Só permitido por juiz, casamento para menor de 16 pode disfarçar exploração

Aline dos Santos | 26/07/2015 14:30

O que se esconde por trás do sim de uma menina de 13 anos, que no começo da adolescência se dispõe a enveredar por um casamento e toda a responsabilidade de uma vida adulta? Para a defensora pública Débora Maria de Souza Paulino, a tentativa de matrimônio nesse estágio pode ser uma forma disfarçada de exploração sexual. A constatação veio após ver por uma década as jovens “noivas” caladas e entristecidas pelos cantos.

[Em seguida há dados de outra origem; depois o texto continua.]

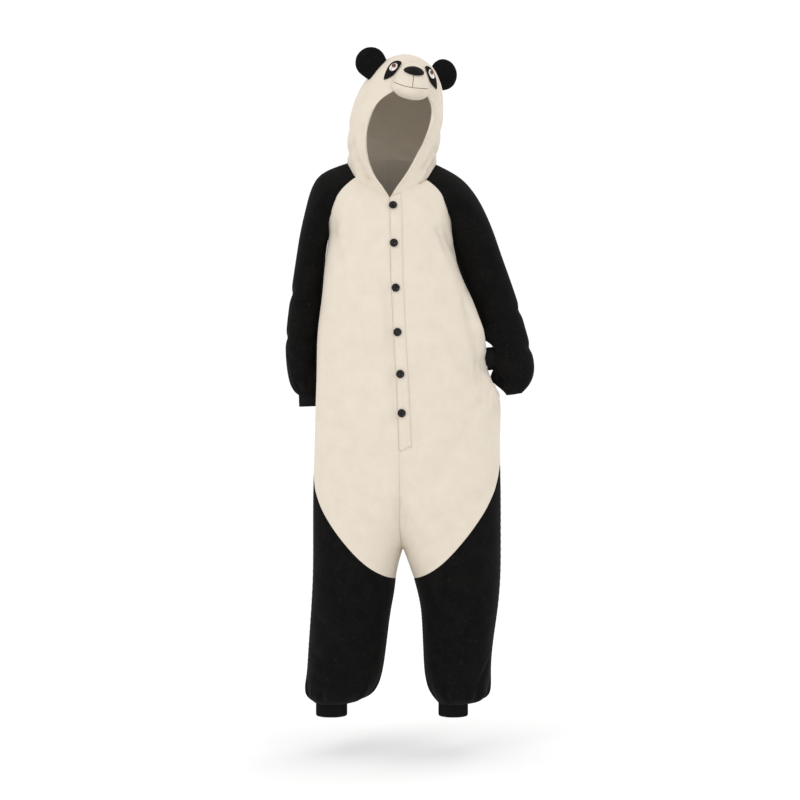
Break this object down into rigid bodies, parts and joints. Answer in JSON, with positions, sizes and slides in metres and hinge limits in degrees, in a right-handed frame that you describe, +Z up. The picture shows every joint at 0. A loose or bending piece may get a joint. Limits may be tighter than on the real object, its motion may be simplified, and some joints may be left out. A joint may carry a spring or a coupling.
{
  "type": "panda costume",
  "caption": "Hooded one-piece fleece panda costume in worn form: cream body and hood with an animal face, black sleeves, legs and ears, buttoned placket, ribbed cuffs.",
  "frame": {"origin": "between the shoulders at the base of the neck, where the garment hangs from the wearer", "axes": "+Z up, -Y to the front, +X to the wearer's left"},
  "size_m": [0.632, 0.2902, 1.6655],
  "materials": {
    "cream_fleece": "soft napped fleece",
    "black_fleece": "soft napped fleece",
    "black_rib": "ribbed knit",
    "black_felt": "flat felt",
    "white_felt": "flat felt",
    "brown_felt": "flat felt",
    "button_plastic": "polished"
  },
  "bodies": {
    "root": {"front_left": "cream_fleece", "front_right": "cream_fleece", "back_left": "cream_fleece", "back_right": "cream_fleece", "hood_left": "cream_fleece", "hood_right": "cream_fleece", "sleeve_left": "black_fleece", "sleeve_right": "black_fleece", "leg_front_left": "black_fleece", "leg_front_right": "black_fleece", "leg_back_left": "black_fleece", "leg_back_right": "black_fleece", "wrist_cuff_left": "black_rib", "wrist_cuff_right": "black_rib", "ankle_cuff_left": "black_rib", "ankle_cuff_right": "black_rib", "ear_left": "black_fleece", "ear_right": "black_fleece", "eye_patch_left": "black_felt", "eye_patch_right": "black_felt", "eye_white_left": "white_felt", "eye_white_right": "white_felt", "pupil_left": "brown_felt", "pupil_right": "brown_felt", "muzzle": "cream_fleece", "nose": "black_fleece", "placket": "cream_fleece", "button_1": "button_plastic", "button_2": "button_plastic", "button_3": "button_plastic", "button_4": "button_plastic", "button_5": "button_plastic", "button_6": "button_plastic"}
  },
  "joints": []
}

A estratégia de passar a filha adiante chamou a atenção da profissional, que por 11 anos trabalhando no interior viu pais baterem à porta da Defensoria Pública após descobrirem no cartório que os filhos menores de 16 anos precisavam de autorização judicial para o casamento. “Famílias que querem casar os filhos de 13 anos. Como se o filho fosse um produto, um cachorro para alguém cuidar”, disse durante audiência pública sobre o tema na Câmara Municipal de Campo Grande.

O tom incisivo foi para provocar reflexão sobre os direitos das adolescentes. “Apareciam vários casos de autorização de casamento para menores. Em sua grande maioria menina, com rapazes bem mais velhos. Me parece até um tipo de exploração sexual. Por que deixar uma filha tão jovem, uma criança a se submeter a um relacionamento de adulto?”, questiona.

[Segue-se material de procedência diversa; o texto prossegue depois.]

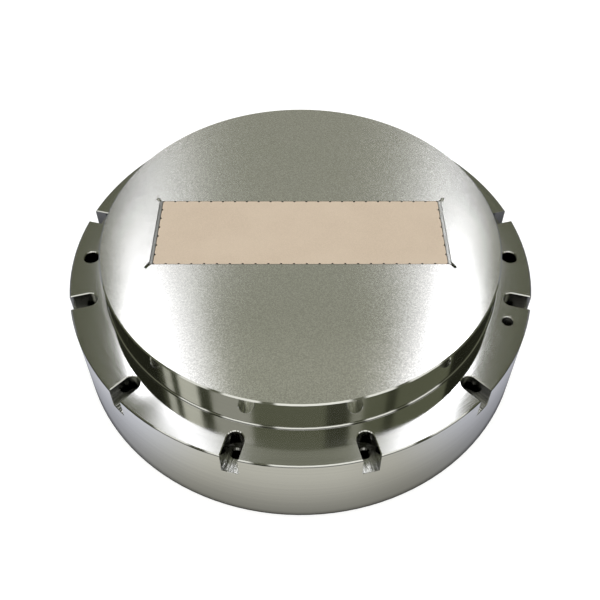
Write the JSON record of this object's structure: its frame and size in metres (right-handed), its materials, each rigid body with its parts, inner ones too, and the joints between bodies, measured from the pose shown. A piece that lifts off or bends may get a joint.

Das famílias, que em um caso chegou a enviar até o convite do casamento para sensibilizar, a defensora ouvia de justificativa religiosa até econômica. No caso do convite, a noiva era uma moça de 15 anos. Os pais, que alegaram motivo religioso, foram orientados a esperar que a adolescente completasse os 16 anos, idade em que basta a autorização dos responsáveis para o matrimônio.

“Pressionaram muito, lideres religiosos tentando forçar. Como se eu estivesse impedindo a felicidade do casal”, recorda.

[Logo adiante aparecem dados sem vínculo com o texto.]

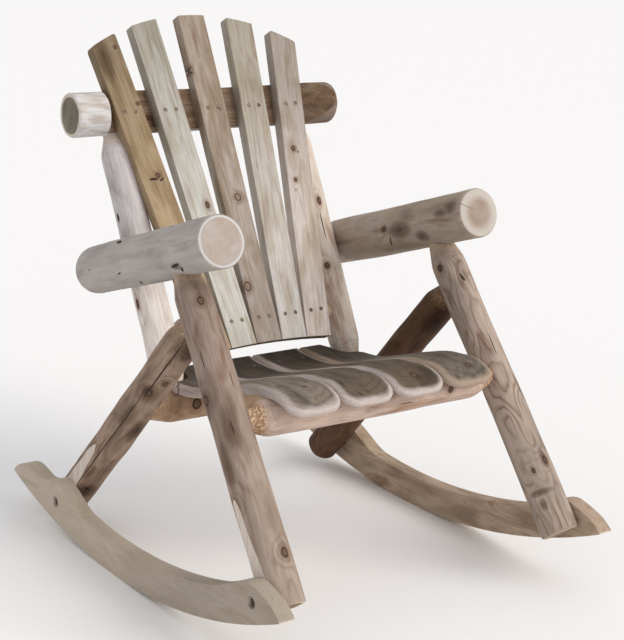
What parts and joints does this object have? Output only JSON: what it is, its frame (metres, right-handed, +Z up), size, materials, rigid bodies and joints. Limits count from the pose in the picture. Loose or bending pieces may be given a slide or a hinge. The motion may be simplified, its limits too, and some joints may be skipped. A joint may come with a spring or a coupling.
{
  "type": "rocking chair",
  "caption": "Rustic peeled-log rocking chair with sawn curved rockers, log arms, a fanned and arched slat back and a scooped slat seat.",
  "frame": {"origin": "on the floor, under the middle of the chair's plan outline; the chair stands as it comes to rest, with its centre of mass above the line where the rockers touch the floor", "axes": "+Z up; -Y the way the sitter faces; +X towards the sitter's left hand"},
  "size_m": [0.794, 1.0326, 1.0625],
  "materials": {
    "peeled_log": "matte",
    "sawn_rocker_plank": "matte",
    "golden_slat": "matte",
    "pale_slat": "matte",
    "pink_slat": "matte",
    "scooped_slat": "matte",
    "bolt_steel": "satin",
    "screw_steel": "satin"
  },
  "bodies": {
    "root": {"left_rocker": "sawn_rocker_plank", "left_front_leg": "peeled_log", "left_rear_leg": "peeled_log", "left_arm": "peeled_log", "left_back_post": "peeled_log", "right_rocker": "sawn_rocker_plank", "right_front_leg": "peeled_log", "right_rear_leg": "peeled_log", "right_arm": "peeled_log", "right_back_post": "peeled_log", "front_seat_rail": "peeled_log", "rear_seat_rail": "peeled_log", "lower_back_rail": "peeled_log", "top_back_rail": "peeled_log", "back_slat_far_right": "golden_slat", "back_slat_right": "pale_slat", "back_slat_centre": "pink_slat", "back_slat_left": "pale_slat", "back_slat_far_left": "pink_slat", "seat_slat_far_right": "scooped_slat", "seat_slat_right": "scooped_slat", "seat_slat_left": "scooped_slat", "seat_slat_far_left": "scooped_slat", "rocker_bolts": "bolt_steel", "rocker_washers": "bolt_steel", "arm_bolts": "bolt_steel", "back_slat_screws": "screw_steel", "seat_slat_screws": "screw_steel"}
  },
  "joints": []
}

Mas a questão econômica predomina na hora de se livrar da responsabilidade, principalmente se o namoro já envolve relação sexual. “Não quero filha assim na minha casa. Já que ele quer ter relação com a minha filha, vai ter que assumir”, diz a defensora, ao citar as justificativas, de forte cunho machista.

Das meninas, ouvia o silêncio. “As meninas, muito jovens, ficavam la quietas, no canto delas. Dificilmente eu via menina mesmo empenhada. Ela queria explorar a sexualidade. Ter um namoro”, afirma.

Conforme a assessoria de imprensa do TJ/MS (Tribunal de Justiça de Mato Grosso do Sul), foram 24 processos de autorização de casamento para menores de 16 anos em 2014. Neste ano, entre janeiro e junho, são 15 processos.

Especialista na área, o advogado e professor Delmiro Porto, afirma que a capacidade nupcial ocorre aos 16 anos. Antes disso, a união depende de autorização judicial e a previsão legal é quando ocorre gravidez. De acordo com ele, a exigência vale para ambos os sexos. Ou seja, a gestante já atingiu a idade núbil, mas o pai da criança vai precisar da autorização judicial se for menor de 16 anos.

Ele alerta que o casamento não livra o parceiro de responder pelo Código Penal. “O casamento não funciona como excludente de punibilidade na parte penal”, afirma. O advogado esclarece que o artigo 1.520 do Código Civil até prevê essa possibilidade. Contudo, ele atribui o texto a um “cochilo” dos legisladores.

Pois o Código Civil foi publicado quando essa excludente de punibilidade já havia sido retirada do Código Penal. “Embora seja uma lei bastante recente, o dispositivo saiu anacrônico. Casar para evitar imposição de pena não existe mais”.